Wie sich diese Betrogenen der Zivilisation kreativ verhalten zu den "alten", traditionsreichen Barbaren, zu den Betrogenen der Weltgeschichte, also zu denen, die "nach oben" wollen, wie sich also der offene Alkoholismus, die Anti-Psychiatrie, die off-culture, die Hausbesetzer, die Zeichen- und Graffitikultur, die Kultur der "Flugis" und Wandmalereien zu den Immigranten-Kulturen, zu den ethnisierten communities verhalten, das herauszufinden ist Aufgabe der Metropole und sei es auch die der Westentaschen-Metropole Hannover, die den Glanz von Messe und Sozialdemokratie in ihren nördlichen Vierteln bereits verloren hat, eine Metropole, die Szene-Stadtteile und Ghettos zulassen muss, Orte, in denen der Frühling anders blüht als in Bemerode und den besseren Vierteln.
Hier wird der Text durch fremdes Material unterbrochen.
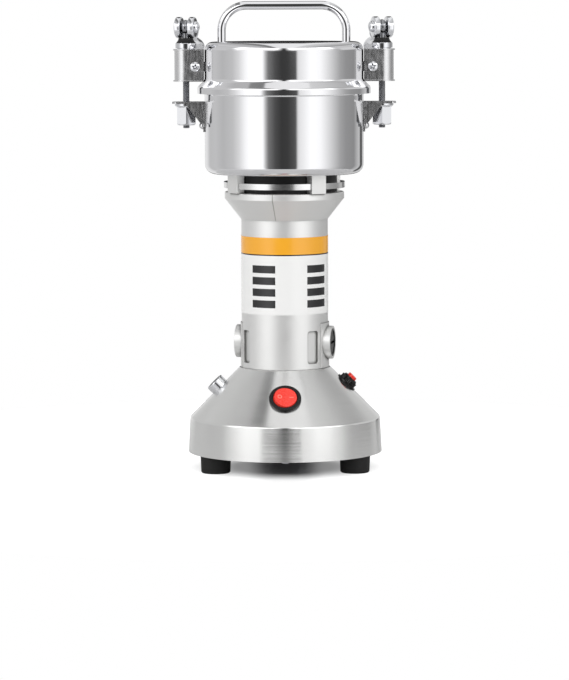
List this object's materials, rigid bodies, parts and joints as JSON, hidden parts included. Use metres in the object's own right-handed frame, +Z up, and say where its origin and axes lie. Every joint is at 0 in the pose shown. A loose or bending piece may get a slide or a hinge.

Der metropolitane Nordstädter Frühling setzt sich im Sinne der Reparatur von Zivilisations-Trümmern aus Projekten zusammen, unter anderen dem unsrigen Projekt: Vielleicht haben wir es ja nicht der "bemerkenswerten Rakete" von Oscar Wilde nachgebaut, welche an unpassendem Ort zu unpassender Zeit einem gar nicht vorhandenen Feuerwerk vorausleuchten wollte.

Unserer Metropole dürfen wir in aller Demut klarmachen, dass Zivilisation etwas mit "Welt-Einstellung" und "Welt-Nachbarschaft" zu tun hat und weniger mit feuerwerksartiger Aus-Stellung der Errungenschaften einer nicht-hinterfragten Zivilisation. Subversive und integrative Rückkoppelungen verbinden alle Menschen. Die Leistungskraft der Zivilisation misst sich daran, ob und wie sie die stumme Sprache der Ausgeschlossenen zu Gehör bringt. Sie sollte unser aller Projekt werden.